The revelation was a scandal, but Reuss had many supporters. “There can be no question of fraud in this case,” wrote Egon Friedell, a well-known Austrian intellectual. “The whole theater is a fraud. It’s just usually called something more polite: illusion. If, as in the present case, the illusion is extended to the actor’s private life, that only enriches the theater.” The right-wing press, though, which had sung the praises of Reuss’ performance a few days earlier, now saw confirmation of characteristic Jewish duplicity and demanded that the government charge Reuss with fraud.

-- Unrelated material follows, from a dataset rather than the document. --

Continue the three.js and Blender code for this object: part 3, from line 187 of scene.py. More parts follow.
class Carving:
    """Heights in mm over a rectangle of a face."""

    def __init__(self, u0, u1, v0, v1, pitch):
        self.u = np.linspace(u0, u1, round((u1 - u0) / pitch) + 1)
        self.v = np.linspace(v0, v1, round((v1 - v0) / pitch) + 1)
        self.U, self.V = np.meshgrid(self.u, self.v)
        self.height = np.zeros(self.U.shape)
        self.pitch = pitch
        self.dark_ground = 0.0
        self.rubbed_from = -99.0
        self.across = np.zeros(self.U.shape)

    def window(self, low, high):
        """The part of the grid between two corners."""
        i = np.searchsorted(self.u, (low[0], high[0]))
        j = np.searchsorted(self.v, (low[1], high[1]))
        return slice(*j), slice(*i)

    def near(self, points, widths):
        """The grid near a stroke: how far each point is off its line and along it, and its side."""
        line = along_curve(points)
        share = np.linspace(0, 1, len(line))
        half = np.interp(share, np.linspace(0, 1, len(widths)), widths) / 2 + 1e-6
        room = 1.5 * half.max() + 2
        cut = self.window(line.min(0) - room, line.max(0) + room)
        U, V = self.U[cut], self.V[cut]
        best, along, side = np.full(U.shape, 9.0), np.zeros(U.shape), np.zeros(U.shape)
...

On January 19, 1937, Reuss—still with his blond beard and wearing an elegant black suit—entered a Viennese courtroom to defend himself against charges of using false documents. It is unclear exactly how the authorities came to realize that Reuss had been using Altenberger’s identity; the publicity may have sparked an investigation. An audience packed with actors, directors, photographers and journalists looked on as Reuss’ lawyer presented the judge with an 11-page letter Reuss had sent him before opening night. The judge read it aloud: “If I die, naturally or voluntarily, or if someone discovers and makes public I am not who I now seem to be, I ask that you make the following lines known to the public, so that this beautiful world, which has become ugly, may learn how hideously it acts.” The judge read on as Reuss described his anguish at being denied his vocation. “I am the actor Leo Reuss, expelled from Germany because of his not-quite-right ancestors. I say ‘actor’ because I am an actor with my heart and soul, with blood and every bodily sense, and my life loses its meaning for me if I am not allowed to be one.”

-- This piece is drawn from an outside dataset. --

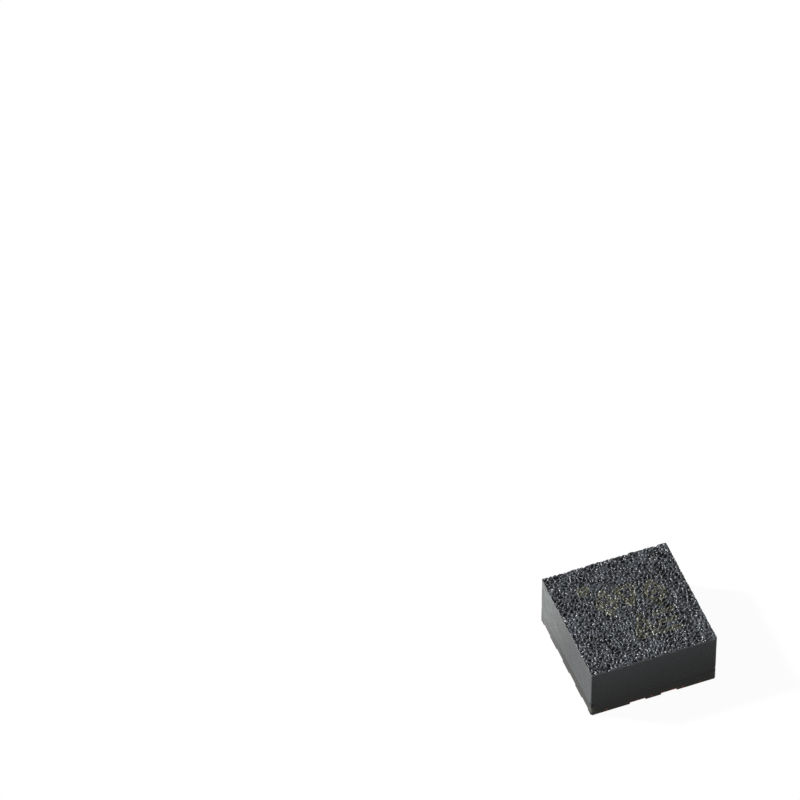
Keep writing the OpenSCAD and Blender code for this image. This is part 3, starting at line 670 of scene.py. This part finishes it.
def siliconPolished():
    # base wafer: polished, so dark and mirror-like, with a thin oxide that clouds it
    finish, tree, shader, place = newFinish("siliconPolished", Metallic=1.0, Roughness=0.14)
    cloud = addNode(tree, "ShaderNodeTexNoise", {"Vector": place, "Scale": 1 / (130 * um), "Detail": 4.0})
    twoTone(tree, shader, cloud.outputs["Fac"], "#4b4e5c", "#6d6a78", 0.2)
    return finish


def siliconEtched():
    # sprung mass and combs: sheer walls cut by deep etching in many short bites, which leave level ripples
    finish, tree, shader, place = newFinish("siliconEtched", Metallic=1.0, Roughness=0.24)
    # a bite is about 0.5 micrometres high and is drawn at 3
    bites = addNode(tree, "ShaderNodeTexWave", {
        "Vector": place, "Scale": waveRepeat / (3 * um), "Distortion": 0.4, "Detail": 1.0}, bands_direction="Z")
    twoTone(tree, shader, bites.outputs["Fac"], "#666974", "#8d909a", 0.6)
    return finish


def aluminiumSputtered():
    # bond pads: fine bright grains, with a scrub mark where a test probe slid
    finish, tree, shader, place = newFinish("aluminiumSputtered", Metallic=1.0, Roughness=0.28)
    grains = addNode(tree, "ShaderNodeTexVoronoi", {"Vector": place, "Scale": 1 / (3 * um)})
    drawn = addNode(tree, "ShaderNodeMapping", {"Vector": place, "Scale": (0.25, 1.0, 1.0)})
    scrub = addNode(tree, "ShaderNodeTexNoise", {"Vector": drawn.outputs[0], "Scale": 1 / (9 * um), "Detail": 1.0})
    both = addNode(tree, "ShaderNodeMath", {
        0: grains.outputs["Distance"], 1: 0.4, 2: scrub.outputs["Fac"]}, operation="MULTIPLY_ADD")
    twoTone(tree, shader, both.outputs[0], "#b9bcc1", "#e4e6e8", 0.4)
    return finish


def fritFired():
    # sealing glass, screened on as paste and fired: olive brown, glossy, full of small bubbles
    finish, tree, shader, place = newFinish("fritFired", IOR=1.6, Roughness=0.3)
    bubbles = addNode(tree, "ShaderNodeTexVoronoi", {"Vector": place, "Scale": 1 / (16 * um)})
    rims = addNode(tree, "ShaderNodeMapRange", {
        "Value": bubbles.outputs["Distance"], "From Min": 0.2, "From Max": 0.38}, interpolation_type="SMOOTHSTEP")
    twoTone(tree, shader, rims.outputs[0], "#5a4f36", "#8d8062", 1.2)
    return finish


def goldDrawn():
    # bond wire 20 micrometres thick, drawn through a die: bright, with fine streaks
    finish, tree, shader, place = newFinish("goldDrawn", Metallic=1.0, Roughness=0.2)
    streaks = addNode(tree, "ShaderNodeTexNoise", {"Vector": place, "Scale": 1 / (5 * um), "Detail": 3.0})
    twoTone(tree, shader, streaks.outputs["Fac"], "#d59d3c", "#f2cc7d", 0.5)
    return finish


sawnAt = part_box("laminate_core")[1].x
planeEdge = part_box("ground_plane")[1].x
sideFinish = epoxySawnSide(*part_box("mould_body"))
for finish in (epoxyMouldedTop(), sideFinish, sideFinish):
    mouldPiece.data.materials.append(finish)

slotFinish = {
    "moulded_epoxy": sideFinish,
    "glass_epoxy_board": glassEpoxySawn(),
    "solder_coat": solderCoatCured(),
    "plated_land": goldOnCopper(),
    "track_copper": copperPlated(),
    "die_attach_film": filmCured(),
    "circuit_silicon": siliconPassivated(),
    "cap_silicon": siliconGround(),
    "sensor_silicon": siliconPolished(),
    "sprung_silicon": siliconEtched(),
    "pad_aluminium": aluminiumSputtered(),
    "glass_frit": fritFired(),
    "wire_gold": goldDrawn(),
}
for name, node in [*nodes.items(), *bands.items()]:
    node.data.materials.clear()
    node.data.materials.append(slotFinish[slotOf[name]])
print("finishes made")


# stage, light and camera

stage = {
    "floorColour": "#fafafa",
    "floorReach": 90,       # mm
    "floorSides": 96,
    "floorDrop": 0.0002,    # mm under the chip, so that no two faces share a plane
    "fill": 0.14,           # plain light from all round
    # lamps: strength, degrees across (which sets how soft its shadow is) and where it comes from
    "lamps": {"keyLight": (5.9, 5, (-0.74, 0.42, 0.6))},
    "seen": 0.96,           # share of plain white in what the camera and gloss see of the floor
}

floorMesh = bpy.data.meshes.new("floor")
reach = stage["floorReach"] * mm
sides = stage["floorSides"]
angles = [2 * math.pi * k / sides for k in range(sides)]
floorMesh.from_pydata(
    [(reach * math.cos(a), reach * math.sin(a), -stage["floorDrop"] * mm) for a in angles], [], [list(range(sides))])
floor = bpy.data.objects.new("floor", floorMesh)
bpy.context.scene.collection.objects.link(floor)

world = bpy.data.worlds.new("studio")
bpy.context.scene.world = world
floorFinish = bpy.data.materials.new("paperWhite")
floorMesh.materials.append(floorFinish)
for holder in (floorFinish, world):
    # what the camera, gloss and clear things see is plain white; the rest gets the stage's own light
    holder.use_nodes = True
    tree = holder.node_tree
    tree.nodes.clear()
    rays = addNode(tree, "ShaderNodeLightPath")
    seen = addNode(tree, "ShaderNodeMath", {
        0: rays.outputs["Is Camera Ray"], 1: rays.outputs["Is Glossy Ray"]}, operation="MAXIMUM")
    seen = addNode(tree, "ShaderNodeMath", {
        0: seen.outputs[0], 1: rays.outputs["Is Transmission Ray"]}, operation="MAXIMUM")
    if holder == world:
        level = addNode(tree, "ShaderNodeMapRange", {
            "Value": seen.outputs[0], "To Min": stage["fill"], "To Max": 1.0})
        sky = addNode(tree, "ShaderNodeBackground", {"Color": (1, 1, 1, 1), "Strength": level.outputs[0]})
        addNode(tree, "ShaderNodeOutputWorld", {"Surface": sky.outputs[0]})
    else:
        share = addNode(tree, "ShaderNodeMath", {0: seen.outputs[0], 1: stage["seen"]}, operation="MULTIPLY")
        paper = addNode(tree, "ShaderNodeBsdfDiffuse", {"Color": hexColour(stage["floorColour"])})
        white = addNode(tree, "ShaderNodeEmission", {"Strength": 1.0})
        both = addNode(tree, "ShaderNodeMixShader", {0: share.outputs[0], 1: paper.outputs[0], 2: white.outputs[0]})
        addNode(tree, "ShaderNodeOutputMaterial", {"Surface": both.outputs[0]})

for name, (strength, across, comesFrom) in stage["lamps"].items():
    lampData = bpy.data.lights.new(name, "SUN")
    lampData.energy = strength
    lampData.angle = math.radians(across)
    lamp = bpy.data.objects.new(name, lampData)
    lamp.rotation_mode = "QUATERNION"
    lamp.rotation_quaternion = (-Vector(comesFrom)).to_track_quat("-Z", "Y")
    bpy.context.scene.collection.objects.link(lamp)

shot = {
    "lens": 360,            # mm
    "sensor": 36,           # mm across
    "clip": (0.001, 10),    # nearest and furthest that it sees, metres
    "azimuth": 21.16,       # degrees round from the front
    "elevation": 48.59,
    "distance": 119.0,      # mm to the chip
    "aside": (3.400, -3.399),  # mm the chip stands right of and below the middle of the picture
    "height": 0.464,        # mm, height of the chip's middle
}
cameraData = bpy.data.cameras.new("camera")
cameraData.lens = shot["lens"]
cameraData.sensor_width = shot["sensor"]
cameraData.clip_start, cameraData.clip_end = shot["clip"]
camera = bpy.data.objects.new("camera", cameraData)
turn, tilt = math.radians(shot["azimuth"]), math.radians(shot["elevation"])
ahead = Vector((math.sin(turn) * math.cos(tilt), math.cos(turn) * math.cos(tilt), -math.sin(tilt)))
right = Vector((math.cos(turn), -math.sin(turn), 0))
up = right.cross(ahead)
camera.rotation_mode = "QUATERNION"
camera.rotation_quaternion = Matrix((right, up, -ahead)).transposed().to_quaternion()
camera.location = Vector((0, 0, shot["height"] * mm)) - (
    right * shot["aside"][0] + up * shot["aside"][1] + ahead * shot["distance"]) * mm
bpy.context.scene.collection.objects.link(camera)
bpy.context.scene.camera = camera
bpy.context.scene.view_settings.view_transform = "Standard"
print("stage, light and camera set")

A man stands before a judge

Reuss, left, stands before a judge (and a crucifix) in January 1937. “Hardly any other theater affair has caused as much of a stir in recent times,” a local newspaper report declared.

Theatre Museum, Vienna

The judge, however, was unmoved, and Reuss received 48 hours of jail time and two years of probation, along with a fine of 100 shillings. “Do you accept the verdict?” asked the judge. “I accept,” Reuss said, in a bold response the court reporter compared to a gunshot. 

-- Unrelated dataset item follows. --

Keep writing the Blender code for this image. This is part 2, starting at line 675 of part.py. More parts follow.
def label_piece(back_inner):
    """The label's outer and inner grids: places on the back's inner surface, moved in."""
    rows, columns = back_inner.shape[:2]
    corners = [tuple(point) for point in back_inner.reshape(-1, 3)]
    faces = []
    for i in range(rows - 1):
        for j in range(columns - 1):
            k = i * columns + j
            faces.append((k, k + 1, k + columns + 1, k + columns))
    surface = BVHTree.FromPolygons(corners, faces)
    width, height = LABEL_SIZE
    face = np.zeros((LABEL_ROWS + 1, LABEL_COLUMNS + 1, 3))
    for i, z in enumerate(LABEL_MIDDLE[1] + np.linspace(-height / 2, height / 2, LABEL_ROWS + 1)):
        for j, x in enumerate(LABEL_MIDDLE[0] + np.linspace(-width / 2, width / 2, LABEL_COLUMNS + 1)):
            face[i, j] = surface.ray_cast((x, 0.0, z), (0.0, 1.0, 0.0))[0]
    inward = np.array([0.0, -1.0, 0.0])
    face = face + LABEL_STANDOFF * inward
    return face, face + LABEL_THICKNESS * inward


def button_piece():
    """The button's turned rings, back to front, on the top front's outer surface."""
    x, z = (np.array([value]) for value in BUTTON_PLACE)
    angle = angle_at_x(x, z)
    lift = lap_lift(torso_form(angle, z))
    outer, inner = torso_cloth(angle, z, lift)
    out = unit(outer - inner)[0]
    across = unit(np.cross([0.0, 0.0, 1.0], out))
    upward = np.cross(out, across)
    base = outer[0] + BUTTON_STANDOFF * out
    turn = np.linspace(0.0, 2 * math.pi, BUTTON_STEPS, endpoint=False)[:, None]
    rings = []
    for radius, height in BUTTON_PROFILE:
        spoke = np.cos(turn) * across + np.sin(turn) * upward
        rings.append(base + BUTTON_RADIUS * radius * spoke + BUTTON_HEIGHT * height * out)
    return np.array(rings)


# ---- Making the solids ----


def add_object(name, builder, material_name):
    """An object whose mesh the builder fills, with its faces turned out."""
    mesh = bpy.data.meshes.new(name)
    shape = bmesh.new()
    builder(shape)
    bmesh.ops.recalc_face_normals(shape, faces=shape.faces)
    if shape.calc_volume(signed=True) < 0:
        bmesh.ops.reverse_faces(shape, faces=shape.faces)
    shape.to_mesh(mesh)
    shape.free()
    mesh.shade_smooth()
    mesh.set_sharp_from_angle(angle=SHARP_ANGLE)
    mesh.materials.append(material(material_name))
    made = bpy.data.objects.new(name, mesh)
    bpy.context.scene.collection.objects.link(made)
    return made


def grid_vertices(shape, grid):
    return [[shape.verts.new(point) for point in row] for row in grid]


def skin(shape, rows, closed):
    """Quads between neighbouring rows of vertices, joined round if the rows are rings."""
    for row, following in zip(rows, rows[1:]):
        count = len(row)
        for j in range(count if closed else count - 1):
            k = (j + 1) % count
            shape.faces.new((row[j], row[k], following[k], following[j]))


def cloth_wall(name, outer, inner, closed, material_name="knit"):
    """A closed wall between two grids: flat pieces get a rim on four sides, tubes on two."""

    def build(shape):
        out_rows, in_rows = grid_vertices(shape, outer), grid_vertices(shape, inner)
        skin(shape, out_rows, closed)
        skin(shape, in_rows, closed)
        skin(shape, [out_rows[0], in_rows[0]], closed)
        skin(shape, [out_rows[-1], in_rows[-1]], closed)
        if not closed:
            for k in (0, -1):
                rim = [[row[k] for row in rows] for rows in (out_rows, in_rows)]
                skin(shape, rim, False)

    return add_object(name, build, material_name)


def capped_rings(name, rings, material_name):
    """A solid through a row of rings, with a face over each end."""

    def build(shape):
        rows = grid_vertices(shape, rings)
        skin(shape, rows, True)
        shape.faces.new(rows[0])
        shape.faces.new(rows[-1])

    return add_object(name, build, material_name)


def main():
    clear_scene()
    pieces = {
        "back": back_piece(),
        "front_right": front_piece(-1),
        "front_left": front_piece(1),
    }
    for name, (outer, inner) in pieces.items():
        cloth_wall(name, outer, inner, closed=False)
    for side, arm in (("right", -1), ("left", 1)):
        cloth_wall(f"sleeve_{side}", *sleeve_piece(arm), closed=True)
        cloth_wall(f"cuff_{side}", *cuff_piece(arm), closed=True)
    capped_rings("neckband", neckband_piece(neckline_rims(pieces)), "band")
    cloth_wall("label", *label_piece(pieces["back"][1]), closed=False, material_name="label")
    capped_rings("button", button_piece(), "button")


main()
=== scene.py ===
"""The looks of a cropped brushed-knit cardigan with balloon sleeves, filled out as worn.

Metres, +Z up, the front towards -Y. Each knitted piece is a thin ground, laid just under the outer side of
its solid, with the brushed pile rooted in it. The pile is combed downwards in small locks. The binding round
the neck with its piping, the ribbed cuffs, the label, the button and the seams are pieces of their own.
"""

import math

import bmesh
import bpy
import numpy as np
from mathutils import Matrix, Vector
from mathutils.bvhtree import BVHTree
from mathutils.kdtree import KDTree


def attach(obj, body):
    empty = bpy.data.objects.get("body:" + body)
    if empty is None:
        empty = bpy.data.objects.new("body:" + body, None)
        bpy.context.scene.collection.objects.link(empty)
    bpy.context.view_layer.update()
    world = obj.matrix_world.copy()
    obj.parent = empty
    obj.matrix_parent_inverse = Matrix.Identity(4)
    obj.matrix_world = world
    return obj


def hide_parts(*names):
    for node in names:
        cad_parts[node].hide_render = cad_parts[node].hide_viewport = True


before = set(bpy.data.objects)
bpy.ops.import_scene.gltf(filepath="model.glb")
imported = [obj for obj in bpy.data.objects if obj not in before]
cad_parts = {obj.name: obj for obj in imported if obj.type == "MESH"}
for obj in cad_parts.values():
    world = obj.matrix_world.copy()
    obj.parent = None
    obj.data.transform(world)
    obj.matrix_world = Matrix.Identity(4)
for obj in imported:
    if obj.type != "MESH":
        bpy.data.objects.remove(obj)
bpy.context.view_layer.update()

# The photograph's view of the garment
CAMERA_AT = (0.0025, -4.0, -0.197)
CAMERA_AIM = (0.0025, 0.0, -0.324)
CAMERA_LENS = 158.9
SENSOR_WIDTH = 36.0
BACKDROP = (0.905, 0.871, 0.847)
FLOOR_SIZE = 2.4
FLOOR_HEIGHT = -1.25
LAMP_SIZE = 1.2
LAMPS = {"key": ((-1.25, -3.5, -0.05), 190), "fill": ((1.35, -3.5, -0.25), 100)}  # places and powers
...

After the trial, Reuss worked for a few months under his real name in small Yiddish theaters. The Viennese cultural elite that had so warmly welcomed Kaspar the farmer cast out Leo the Jew. 

But one especially influential person had taken note of his multilayered performance at the Josefstadt Theater. Louis Mayer, another Jewish man born in Eastern Europe, had already made a name for himself as the founder of Metro-Goldwyn-Mayer Studios in Hollywood. While Reuss was busy trying to prove himself on European stages, his Jewish peers had crossed the ocean and founded the studios that launched the American movie industry. 

In the summer of 1937, Reuss signed a contract with MGM Studios. In September, after one last performance in Vienna (playing Napoleon at the Theater an der Wien), he immigrated to Los Angeles with his two adult children, who took on the names Margaret and John. Reuss restyled himself yet again, taking the name Lionel Royce. 

a scene from a black and white film

In his new life as Lionel Royce, the Austrian-accented actor was regularly cast as a Nazi. Above right, he played a German officer in the 1942 spy thriller Unseen Enemy.

Everett Collection

In 1939, Royce starred in the first anti-German propaganda film made by a major studio: Confessions of a Nazi Spy. Royce played one of the Nazis. From then on, the heavily accented immigrant was cast in many German roles. Over the course of more than 40 films, he played a Nazi colonel, a German naval commander, a concentration camp guard and a Stormtrooper. 

In 1941, Agnes Straub died in Berlin after she was severely injured in a car accident. Stefanie, Royce’s first wife and the mother of his children who’d stayed behind in Europe, was murdered at Auschwitz in 1943. 

Royce died of a heart attack on April 1, 1946, at age 55, while entertaining U.S. troops stationed in the Philippines. His final film appearance was as an uncredited German alongside Rita Hayworth in Gilda. There were numerous obituaries. One, in a paper in Northern California, appeared under the headline “Nazi Portrayer Dies in Manila.” Nowhere did the article mention that the actor had been Jewish.